• _TASK DIRECTIONS_: In the material below, identify each line bearing the word "from". Reproduce those lines.

# # # # # # #

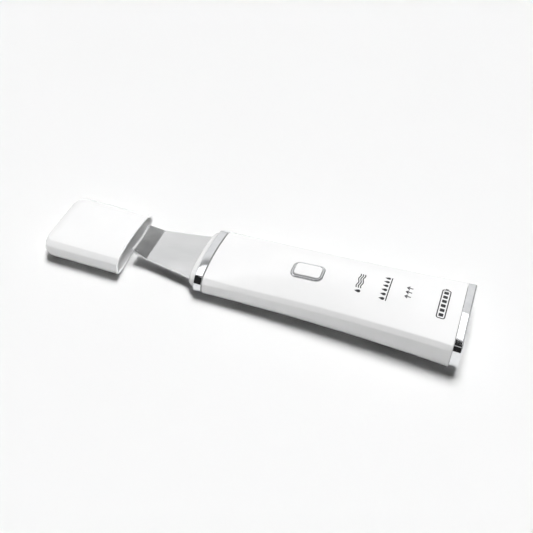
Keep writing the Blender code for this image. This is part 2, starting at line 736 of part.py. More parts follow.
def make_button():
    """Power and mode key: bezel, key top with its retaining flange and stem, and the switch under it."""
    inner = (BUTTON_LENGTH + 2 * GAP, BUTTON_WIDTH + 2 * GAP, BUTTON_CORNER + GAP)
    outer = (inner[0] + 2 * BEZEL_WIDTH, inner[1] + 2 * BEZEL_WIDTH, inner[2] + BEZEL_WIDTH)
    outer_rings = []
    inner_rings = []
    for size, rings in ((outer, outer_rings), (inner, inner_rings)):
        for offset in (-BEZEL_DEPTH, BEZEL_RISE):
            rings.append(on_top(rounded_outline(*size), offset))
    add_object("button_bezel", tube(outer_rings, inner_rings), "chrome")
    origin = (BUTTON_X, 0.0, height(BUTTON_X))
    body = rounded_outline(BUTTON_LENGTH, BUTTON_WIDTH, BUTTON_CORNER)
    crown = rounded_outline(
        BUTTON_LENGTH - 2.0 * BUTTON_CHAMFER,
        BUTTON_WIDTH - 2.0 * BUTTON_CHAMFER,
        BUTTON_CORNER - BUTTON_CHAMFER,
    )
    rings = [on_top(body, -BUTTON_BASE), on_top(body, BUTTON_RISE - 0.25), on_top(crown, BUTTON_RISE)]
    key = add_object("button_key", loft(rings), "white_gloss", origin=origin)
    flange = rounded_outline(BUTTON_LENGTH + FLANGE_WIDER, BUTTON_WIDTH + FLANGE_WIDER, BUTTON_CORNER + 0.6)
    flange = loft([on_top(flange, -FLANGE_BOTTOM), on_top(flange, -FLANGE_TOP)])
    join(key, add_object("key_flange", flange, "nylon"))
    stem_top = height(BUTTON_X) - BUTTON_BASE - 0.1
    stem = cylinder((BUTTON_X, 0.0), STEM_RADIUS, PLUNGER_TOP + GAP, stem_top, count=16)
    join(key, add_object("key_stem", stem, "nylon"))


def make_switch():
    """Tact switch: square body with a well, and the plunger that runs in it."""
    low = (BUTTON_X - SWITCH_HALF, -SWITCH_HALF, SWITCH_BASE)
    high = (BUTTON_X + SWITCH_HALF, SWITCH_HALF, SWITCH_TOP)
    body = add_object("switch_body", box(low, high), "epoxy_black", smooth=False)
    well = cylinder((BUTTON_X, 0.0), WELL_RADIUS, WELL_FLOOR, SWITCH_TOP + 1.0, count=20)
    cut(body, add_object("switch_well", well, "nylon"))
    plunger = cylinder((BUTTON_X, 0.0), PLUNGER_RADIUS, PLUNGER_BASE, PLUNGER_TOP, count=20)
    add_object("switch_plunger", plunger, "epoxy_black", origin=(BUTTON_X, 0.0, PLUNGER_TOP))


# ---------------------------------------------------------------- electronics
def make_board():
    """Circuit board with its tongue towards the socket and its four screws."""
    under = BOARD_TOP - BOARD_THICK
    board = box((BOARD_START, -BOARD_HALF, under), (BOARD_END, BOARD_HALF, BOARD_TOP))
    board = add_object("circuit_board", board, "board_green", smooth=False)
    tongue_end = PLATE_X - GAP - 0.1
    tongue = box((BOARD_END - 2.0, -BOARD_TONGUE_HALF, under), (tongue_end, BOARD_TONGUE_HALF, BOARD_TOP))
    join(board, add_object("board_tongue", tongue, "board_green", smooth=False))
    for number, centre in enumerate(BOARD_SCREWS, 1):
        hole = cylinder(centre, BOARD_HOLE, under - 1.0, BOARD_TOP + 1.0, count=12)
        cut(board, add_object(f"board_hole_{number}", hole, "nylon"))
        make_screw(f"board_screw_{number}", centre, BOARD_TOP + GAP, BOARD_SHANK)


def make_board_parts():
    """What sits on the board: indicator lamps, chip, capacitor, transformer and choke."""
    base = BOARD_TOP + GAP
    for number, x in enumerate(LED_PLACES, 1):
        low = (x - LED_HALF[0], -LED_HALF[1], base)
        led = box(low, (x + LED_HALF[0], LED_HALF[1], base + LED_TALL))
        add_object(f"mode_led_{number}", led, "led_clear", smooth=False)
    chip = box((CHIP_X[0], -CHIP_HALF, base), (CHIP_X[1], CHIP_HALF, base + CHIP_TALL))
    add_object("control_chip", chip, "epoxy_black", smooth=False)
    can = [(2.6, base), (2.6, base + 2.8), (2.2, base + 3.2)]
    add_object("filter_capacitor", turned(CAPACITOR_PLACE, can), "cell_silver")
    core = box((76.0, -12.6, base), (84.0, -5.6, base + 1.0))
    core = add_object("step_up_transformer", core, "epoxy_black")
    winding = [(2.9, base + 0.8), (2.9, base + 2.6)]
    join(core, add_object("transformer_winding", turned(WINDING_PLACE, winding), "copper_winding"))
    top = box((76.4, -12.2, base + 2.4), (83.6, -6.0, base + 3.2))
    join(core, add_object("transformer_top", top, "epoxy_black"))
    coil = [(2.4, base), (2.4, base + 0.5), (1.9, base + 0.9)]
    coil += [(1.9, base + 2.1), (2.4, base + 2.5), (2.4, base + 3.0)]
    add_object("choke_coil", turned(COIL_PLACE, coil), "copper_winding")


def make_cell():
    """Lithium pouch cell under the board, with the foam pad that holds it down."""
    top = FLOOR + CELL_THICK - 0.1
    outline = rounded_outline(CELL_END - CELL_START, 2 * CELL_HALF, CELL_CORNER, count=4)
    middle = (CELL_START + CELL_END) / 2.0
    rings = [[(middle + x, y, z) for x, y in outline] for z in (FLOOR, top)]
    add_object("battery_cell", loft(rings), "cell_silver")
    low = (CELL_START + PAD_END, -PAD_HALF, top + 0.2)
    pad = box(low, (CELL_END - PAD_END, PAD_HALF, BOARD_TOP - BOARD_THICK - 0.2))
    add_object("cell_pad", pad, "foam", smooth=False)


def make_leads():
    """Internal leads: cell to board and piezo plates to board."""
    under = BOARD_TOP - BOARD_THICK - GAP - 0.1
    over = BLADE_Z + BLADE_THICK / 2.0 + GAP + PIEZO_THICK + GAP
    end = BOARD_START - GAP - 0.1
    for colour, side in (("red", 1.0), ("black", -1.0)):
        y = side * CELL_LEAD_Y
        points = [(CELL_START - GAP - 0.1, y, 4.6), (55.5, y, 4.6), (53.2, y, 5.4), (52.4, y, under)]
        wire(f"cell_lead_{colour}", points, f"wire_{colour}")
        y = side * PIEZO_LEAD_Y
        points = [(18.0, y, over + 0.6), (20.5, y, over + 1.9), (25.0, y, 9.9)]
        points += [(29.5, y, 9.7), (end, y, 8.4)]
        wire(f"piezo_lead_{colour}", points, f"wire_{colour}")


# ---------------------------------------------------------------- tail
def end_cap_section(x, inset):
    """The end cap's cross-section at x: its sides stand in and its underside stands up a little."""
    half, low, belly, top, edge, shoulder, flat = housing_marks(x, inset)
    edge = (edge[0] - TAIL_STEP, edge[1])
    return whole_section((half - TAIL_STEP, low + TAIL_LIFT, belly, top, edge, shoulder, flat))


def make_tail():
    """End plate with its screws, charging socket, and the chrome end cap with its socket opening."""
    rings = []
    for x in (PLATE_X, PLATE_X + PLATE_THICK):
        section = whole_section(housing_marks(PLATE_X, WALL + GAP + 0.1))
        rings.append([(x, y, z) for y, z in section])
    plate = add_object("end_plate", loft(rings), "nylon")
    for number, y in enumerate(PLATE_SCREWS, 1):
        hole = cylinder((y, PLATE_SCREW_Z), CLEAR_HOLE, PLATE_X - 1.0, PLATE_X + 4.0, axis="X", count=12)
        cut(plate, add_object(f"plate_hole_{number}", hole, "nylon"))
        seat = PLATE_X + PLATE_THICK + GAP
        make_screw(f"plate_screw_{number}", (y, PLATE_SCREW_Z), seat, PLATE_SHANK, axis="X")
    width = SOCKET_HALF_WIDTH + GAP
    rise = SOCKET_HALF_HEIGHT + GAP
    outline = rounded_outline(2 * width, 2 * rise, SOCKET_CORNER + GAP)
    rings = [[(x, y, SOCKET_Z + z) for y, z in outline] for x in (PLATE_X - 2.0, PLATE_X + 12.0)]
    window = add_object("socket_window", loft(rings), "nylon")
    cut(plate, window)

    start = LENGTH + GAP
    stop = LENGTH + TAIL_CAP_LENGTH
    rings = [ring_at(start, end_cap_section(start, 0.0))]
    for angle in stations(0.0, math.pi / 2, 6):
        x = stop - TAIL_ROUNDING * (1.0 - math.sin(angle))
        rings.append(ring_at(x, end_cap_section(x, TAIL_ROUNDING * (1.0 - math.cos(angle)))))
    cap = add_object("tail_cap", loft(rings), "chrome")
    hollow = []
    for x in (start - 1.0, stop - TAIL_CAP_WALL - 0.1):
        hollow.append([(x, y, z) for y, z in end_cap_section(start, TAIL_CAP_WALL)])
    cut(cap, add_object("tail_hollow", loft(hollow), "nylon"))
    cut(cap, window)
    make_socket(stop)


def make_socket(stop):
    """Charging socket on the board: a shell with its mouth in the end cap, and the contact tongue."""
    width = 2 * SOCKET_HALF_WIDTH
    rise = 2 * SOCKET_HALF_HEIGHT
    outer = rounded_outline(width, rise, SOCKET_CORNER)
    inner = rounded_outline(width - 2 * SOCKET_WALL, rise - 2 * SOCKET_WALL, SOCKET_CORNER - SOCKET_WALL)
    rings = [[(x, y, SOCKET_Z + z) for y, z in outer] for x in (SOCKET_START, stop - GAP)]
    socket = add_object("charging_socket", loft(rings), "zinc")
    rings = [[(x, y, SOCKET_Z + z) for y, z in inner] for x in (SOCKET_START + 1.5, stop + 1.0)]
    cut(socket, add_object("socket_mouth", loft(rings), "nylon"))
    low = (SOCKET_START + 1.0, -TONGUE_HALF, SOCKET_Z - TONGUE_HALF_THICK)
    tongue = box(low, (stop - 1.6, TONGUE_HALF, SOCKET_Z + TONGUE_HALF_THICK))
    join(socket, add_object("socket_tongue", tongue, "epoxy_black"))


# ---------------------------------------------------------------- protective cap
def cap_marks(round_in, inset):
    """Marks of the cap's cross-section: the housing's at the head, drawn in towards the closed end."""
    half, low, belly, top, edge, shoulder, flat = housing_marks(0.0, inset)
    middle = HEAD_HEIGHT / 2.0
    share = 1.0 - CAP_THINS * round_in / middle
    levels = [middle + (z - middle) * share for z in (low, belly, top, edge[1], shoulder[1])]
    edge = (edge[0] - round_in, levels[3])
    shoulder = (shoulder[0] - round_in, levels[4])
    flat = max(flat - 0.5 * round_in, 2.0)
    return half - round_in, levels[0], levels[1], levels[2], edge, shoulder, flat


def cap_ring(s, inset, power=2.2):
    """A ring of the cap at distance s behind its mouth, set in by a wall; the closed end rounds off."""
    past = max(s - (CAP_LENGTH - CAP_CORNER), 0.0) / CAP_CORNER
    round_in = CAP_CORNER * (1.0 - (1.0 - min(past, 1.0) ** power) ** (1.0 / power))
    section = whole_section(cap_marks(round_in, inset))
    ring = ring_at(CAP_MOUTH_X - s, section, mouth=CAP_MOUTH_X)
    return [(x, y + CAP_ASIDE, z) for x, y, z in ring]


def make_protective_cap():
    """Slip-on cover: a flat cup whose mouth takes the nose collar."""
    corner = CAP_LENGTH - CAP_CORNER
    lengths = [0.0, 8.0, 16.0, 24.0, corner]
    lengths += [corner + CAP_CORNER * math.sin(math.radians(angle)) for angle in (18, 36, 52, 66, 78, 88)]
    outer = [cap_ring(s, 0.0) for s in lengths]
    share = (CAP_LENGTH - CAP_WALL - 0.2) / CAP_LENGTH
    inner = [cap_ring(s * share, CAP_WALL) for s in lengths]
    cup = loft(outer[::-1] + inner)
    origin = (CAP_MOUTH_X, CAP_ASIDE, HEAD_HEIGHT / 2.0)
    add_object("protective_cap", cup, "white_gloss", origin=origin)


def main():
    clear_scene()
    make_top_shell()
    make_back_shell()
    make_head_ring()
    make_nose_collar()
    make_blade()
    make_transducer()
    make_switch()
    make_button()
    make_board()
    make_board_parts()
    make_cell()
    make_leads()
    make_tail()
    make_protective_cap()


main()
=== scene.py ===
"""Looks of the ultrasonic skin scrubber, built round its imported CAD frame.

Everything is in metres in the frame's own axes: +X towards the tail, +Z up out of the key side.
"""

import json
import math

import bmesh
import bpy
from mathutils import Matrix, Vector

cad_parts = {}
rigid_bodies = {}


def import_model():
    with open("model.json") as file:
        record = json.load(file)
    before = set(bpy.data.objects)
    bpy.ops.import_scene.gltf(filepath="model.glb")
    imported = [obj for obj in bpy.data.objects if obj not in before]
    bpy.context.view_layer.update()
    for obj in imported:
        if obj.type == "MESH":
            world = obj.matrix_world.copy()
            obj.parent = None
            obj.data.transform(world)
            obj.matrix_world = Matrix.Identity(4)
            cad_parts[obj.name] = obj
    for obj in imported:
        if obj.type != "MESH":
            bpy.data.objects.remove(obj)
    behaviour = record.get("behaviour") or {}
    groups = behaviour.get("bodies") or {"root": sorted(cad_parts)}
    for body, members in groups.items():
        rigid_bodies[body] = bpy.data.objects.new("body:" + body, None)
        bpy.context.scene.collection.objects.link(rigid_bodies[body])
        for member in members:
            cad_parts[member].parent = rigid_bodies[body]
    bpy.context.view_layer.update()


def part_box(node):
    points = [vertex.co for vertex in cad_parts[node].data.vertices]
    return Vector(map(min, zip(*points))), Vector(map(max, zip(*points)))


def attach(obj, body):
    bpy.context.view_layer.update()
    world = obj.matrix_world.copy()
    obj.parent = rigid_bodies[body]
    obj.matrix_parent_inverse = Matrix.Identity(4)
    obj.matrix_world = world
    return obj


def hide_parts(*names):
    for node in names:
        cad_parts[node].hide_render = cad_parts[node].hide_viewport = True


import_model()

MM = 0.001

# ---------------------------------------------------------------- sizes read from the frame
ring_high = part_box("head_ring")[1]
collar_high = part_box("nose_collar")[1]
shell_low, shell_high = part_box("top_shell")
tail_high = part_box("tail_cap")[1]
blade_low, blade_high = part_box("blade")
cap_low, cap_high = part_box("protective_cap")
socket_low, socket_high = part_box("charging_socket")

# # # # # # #

• _EXERCISE SOLUTION_:
from mathutils import Matrix, Vector
# ---------------------------------------------------------------- sizes read from the frame